GOAL - Return exactly the listing's lines, from its first line to the line holding "surface[:, :, 2] = np.clip(surface[:, :, 2], 0, None)", ends included.

MATERIAL PROVIDED -
....................
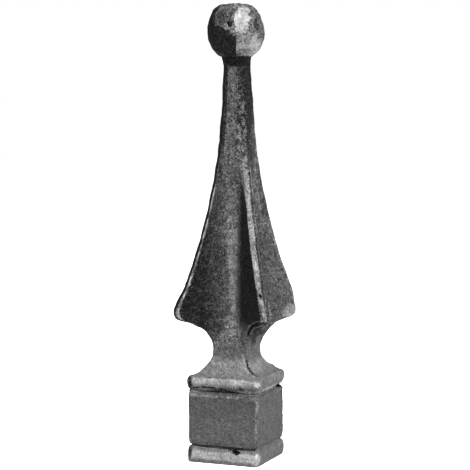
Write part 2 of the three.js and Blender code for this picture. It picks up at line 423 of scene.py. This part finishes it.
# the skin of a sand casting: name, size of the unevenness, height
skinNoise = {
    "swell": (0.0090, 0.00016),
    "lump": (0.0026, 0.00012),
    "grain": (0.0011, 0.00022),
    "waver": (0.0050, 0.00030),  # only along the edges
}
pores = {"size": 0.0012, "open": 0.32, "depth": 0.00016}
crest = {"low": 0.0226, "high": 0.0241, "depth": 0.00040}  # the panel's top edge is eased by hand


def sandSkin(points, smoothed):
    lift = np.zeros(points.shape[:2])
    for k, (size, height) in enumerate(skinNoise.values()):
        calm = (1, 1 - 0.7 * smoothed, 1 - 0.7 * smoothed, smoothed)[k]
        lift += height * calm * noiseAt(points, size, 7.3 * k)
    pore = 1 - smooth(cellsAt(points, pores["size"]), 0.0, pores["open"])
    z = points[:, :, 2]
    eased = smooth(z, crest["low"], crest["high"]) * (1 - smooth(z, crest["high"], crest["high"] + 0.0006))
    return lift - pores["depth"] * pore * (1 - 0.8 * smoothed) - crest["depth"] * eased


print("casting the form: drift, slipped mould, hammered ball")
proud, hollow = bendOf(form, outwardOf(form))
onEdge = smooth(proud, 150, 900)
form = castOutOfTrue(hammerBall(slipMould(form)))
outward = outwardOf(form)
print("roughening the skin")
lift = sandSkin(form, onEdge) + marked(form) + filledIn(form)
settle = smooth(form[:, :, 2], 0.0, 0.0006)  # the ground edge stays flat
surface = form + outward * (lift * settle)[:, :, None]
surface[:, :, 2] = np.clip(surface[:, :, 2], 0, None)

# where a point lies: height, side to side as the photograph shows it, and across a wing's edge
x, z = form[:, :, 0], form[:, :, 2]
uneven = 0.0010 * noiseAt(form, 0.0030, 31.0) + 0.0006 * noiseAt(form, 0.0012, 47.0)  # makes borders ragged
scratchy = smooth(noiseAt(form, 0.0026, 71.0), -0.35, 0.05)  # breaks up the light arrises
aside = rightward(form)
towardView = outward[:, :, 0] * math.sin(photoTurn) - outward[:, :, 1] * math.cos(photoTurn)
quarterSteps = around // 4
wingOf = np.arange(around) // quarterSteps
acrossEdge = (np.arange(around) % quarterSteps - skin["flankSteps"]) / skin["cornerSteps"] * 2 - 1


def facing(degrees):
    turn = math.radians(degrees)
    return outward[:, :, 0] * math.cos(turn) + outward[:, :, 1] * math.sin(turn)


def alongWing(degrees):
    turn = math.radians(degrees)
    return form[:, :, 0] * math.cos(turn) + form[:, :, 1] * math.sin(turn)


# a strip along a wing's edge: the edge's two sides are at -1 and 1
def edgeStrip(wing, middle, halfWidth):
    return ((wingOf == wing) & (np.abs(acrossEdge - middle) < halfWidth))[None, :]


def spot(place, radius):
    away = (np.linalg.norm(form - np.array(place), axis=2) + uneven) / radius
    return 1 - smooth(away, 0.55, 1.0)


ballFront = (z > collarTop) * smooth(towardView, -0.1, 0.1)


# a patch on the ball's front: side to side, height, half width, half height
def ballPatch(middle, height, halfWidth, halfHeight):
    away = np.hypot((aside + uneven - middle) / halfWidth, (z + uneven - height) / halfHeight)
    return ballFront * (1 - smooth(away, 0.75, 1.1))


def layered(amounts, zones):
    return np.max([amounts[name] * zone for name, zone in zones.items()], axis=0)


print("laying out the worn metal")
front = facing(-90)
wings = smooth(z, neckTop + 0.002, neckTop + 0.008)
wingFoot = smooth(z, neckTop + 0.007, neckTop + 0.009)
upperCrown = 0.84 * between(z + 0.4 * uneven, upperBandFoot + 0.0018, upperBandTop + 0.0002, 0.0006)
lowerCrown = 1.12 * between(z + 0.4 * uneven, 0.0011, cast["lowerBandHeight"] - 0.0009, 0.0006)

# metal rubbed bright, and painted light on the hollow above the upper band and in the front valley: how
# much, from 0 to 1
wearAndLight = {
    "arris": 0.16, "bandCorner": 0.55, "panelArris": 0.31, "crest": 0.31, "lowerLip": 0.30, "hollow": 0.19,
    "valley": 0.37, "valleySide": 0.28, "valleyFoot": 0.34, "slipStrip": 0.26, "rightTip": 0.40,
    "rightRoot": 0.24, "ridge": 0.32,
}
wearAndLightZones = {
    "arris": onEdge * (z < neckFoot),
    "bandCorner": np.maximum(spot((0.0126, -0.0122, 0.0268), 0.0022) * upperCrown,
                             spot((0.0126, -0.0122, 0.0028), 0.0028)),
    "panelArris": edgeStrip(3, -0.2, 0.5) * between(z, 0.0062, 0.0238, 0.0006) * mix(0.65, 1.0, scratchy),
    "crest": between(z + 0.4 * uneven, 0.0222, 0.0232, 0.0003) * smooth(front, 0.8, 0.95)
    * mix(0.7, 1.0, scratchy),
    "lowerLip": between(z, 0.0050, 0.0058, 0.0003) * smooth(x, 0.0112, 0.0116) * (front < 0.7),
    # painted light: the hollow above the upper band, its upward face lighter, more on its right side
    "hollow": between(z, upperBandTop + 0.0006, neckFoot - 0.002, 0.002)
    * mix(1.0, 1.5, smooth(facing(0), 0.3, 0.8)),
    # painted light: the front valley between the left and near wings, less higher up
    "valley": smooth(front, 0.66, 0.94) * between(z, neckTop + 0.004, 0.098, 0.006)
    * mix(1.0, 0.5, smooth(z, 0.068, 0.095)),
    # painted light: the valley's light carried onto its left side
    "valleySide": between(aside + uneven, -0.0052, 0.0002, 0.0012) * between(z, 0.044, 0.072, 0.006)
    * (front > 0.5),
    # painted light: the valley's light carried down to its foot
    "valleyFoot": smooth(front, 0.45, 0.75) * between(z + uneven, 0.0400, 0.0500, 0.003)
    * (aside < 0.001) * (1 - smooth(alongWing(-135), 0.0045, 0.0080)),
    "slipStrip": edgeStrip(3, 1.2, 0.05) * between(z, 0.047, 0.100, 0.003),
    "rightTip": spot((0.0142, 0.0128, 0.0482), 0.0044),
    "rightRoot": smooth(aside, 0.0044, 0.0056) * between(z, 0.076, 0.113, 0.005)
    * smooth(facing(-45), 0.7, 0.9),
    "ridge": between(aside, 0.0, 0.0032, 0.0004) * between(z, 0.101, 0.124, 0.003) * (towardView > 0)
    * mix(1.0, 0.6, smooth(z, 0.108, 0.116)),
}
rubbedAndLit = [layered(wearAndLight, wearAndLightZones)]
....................
RESULT -
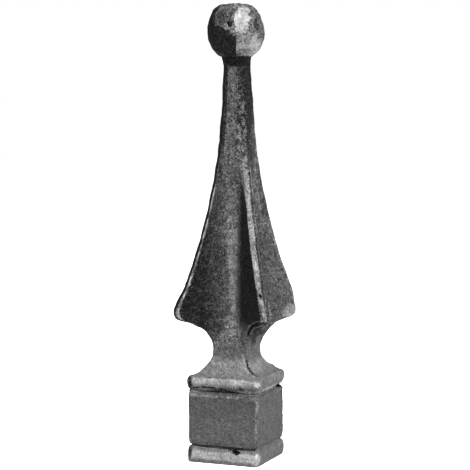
Write part 2 of the three.js and Blender code for this picture. It picks up at line 423 of scene.py. This part finishes it.
# the skin of a sand casting: name, size of the unevenness, height
skinNoise = {
    "swell": (0.0090, 0.00016),
    "lump": (0.0026, 0.00012),
    "grain": (0.0011, 0.00022),
    "waver": (0.0050, 0.00030),  # only along the edges
}
pores = {"size": 0.0012, "open": 0.32, "depth": 0.00016}
crest = {"low": 0.0226, "high": 0.0241, "depth": 0.00040}  # the panel's top edge is eased by hand


def sandSkin(points, smoothed):
    lift = np.zeros(points.shape[:2])
    for k, (size, height) in enumerate(skinNoise.values()):
        calm = (1, 1 - 0.7 * smoothed, 1 - 0.7 * smoothed, smoothed)[k]
        lift += height * calm * noiseAt(points, size, 7.3 * k)
    pore = 1 - smooth(cellsAt(points, pores["size"]), 0.0, pores["open"])
    z = points[:, :, 2]
    eased = smooth(z, crest["low"], crest["high"]) * (1 - smooth(z, crest["high"], crest["high"] + 0.0006))
    return lift - pores["depth"] * pore * (1 - 0.8 * smoothed) - crest["depth"] * eased


print("casting the form: drift, slipped mould, hammered ball")
proud, hollow = bendOf(form, outwardOf(form))
onEdge = smooth(proud, 150, 900)
form = castOutOfTrue(hammerBall(slipMould(form)))
outward = outwardOf(form)
print("roughening the skin")
lift = sandSkin(form, onEdge) + marked(form) + filledIn(form)
settle = smooth(form[:, :, 2], 0.0, 0.0006)  # the ground edge stays flat
surface = form + outward * (lift * settle)[:, :, None]
surface[:, :, 2] = np.clip(surface[:, :, 2], 0, None)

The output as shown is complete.